Cuttlefish

Cuttlefish was a research and development problem first and a product idea second. The opportunity was to make Auslan learning more accessible by turning a face-to-face-only challenge into something that could be explored in the browser, with AI helping bridge the gap between gesture recognition and conversational practice.

Context

According to Deaf Connect, only around 30,000 people in Australia know how to communicate in Auslan at varying levels. Unlike spoken languages, Auslan does not have the same depth of online learning infrastructure, and current digital tools struggle to emulate conversational use. That creates a clear access problem for people in remote locations, people with low mobility, and people who are incarcerated. It also creates a retention problem for students who can learn in class but have little opportunity to practise outside it.

Role

I was the Creative Technologist responsible for researching and developing the solution. I identified the opportunity, pitched it for internal buy-in, built the prototype and engine, and shaped the instructional design for an MVP that could be taken to organisations in the sector. I also met with organisation leaders to understand the landscape, test the fit of the concept, and pressure-test the idea against real funding and governance constraints.
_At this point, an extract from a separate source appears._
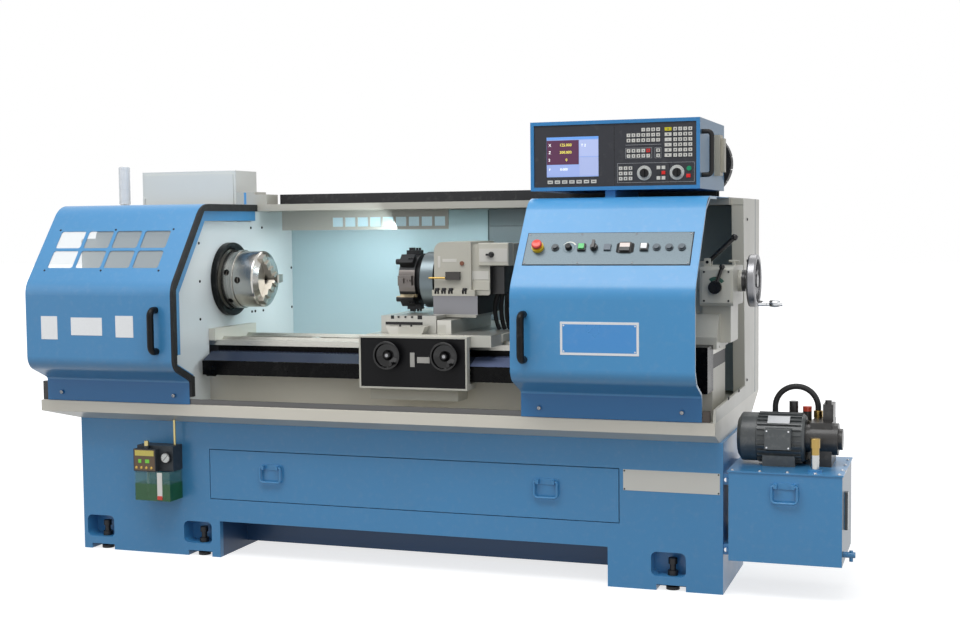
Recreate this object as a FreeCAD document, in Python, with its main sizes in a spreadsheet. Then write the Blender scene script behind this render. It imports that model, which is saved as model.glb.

In parallel, I managed the project end to end through roadmaps, scoping, estimation, reporting, and momentum.

Hurdles

The core challenge was not simply teaching Auslan online. It was finding a format that could make conversational practice feel credible, accessible, and useful without pretending the web could replace face-to-face learning entirely. The solution also had to work for a broad audience that included children and adults, support users with limited connectivity, and respect the cultural and grammatical complexity of Auslan itself.

Solution

The concept was a web application that could recognise gestures and converse with the user in Auslan through a browser. Users would grant camera access in the same familiar way they would on a video call, which reduced friction and made the interaction feel understandable from the start. AI would interpret complex gestures into text, opening the door to real-time conversation and more interactive educational design. The experience was also designed around accessibility, eager loading, gamification, and positive feedback loops so the learning model could be enjoyable as well as technically credible.

Process

I began by researching the problem space and defining a solution that could be defended internally and externally. After the concept was pitched and approved, I built the proof of concept to test the technical feasibility of gesture recognition in sequence, including recognition from both hands and the face at the same time. I also built a dictionary-management system so admin users could create and manage gesture data and training inputs more easily. From there, I continued improving accuracy through additional training data and explored how facial recognition could support grammatical markers, intensity, emotion, and other modifiers.

Key decisions

The first decision was to keep the product browser-based so it could be accessible to anyone with a web connection, rather than requiring a native app. The second was to frame the product around educational value and conversational practice rather than just gesture detection, because the learning experience had to be useful outside the classroom. The third was to treat Deaf grammar, culture, and etiquette as core parts of the system, not optional extras. The fourth was to prove the engine and the instructional model together, because the concept only mattered if the product logic and the learning experience could both hold up.

Outcome

The project reached a working proof of concept capable of recognising an alphabet of gestures in sequence at reasonable speed, including signals from both hands and the face within more complex gestures. The dictionary-management system was also proven, which made the underlying model more practical to maintain. The next step was to prove the conversational interface itself by generating textual responses in Deaf grammar and converting them into animated gestures.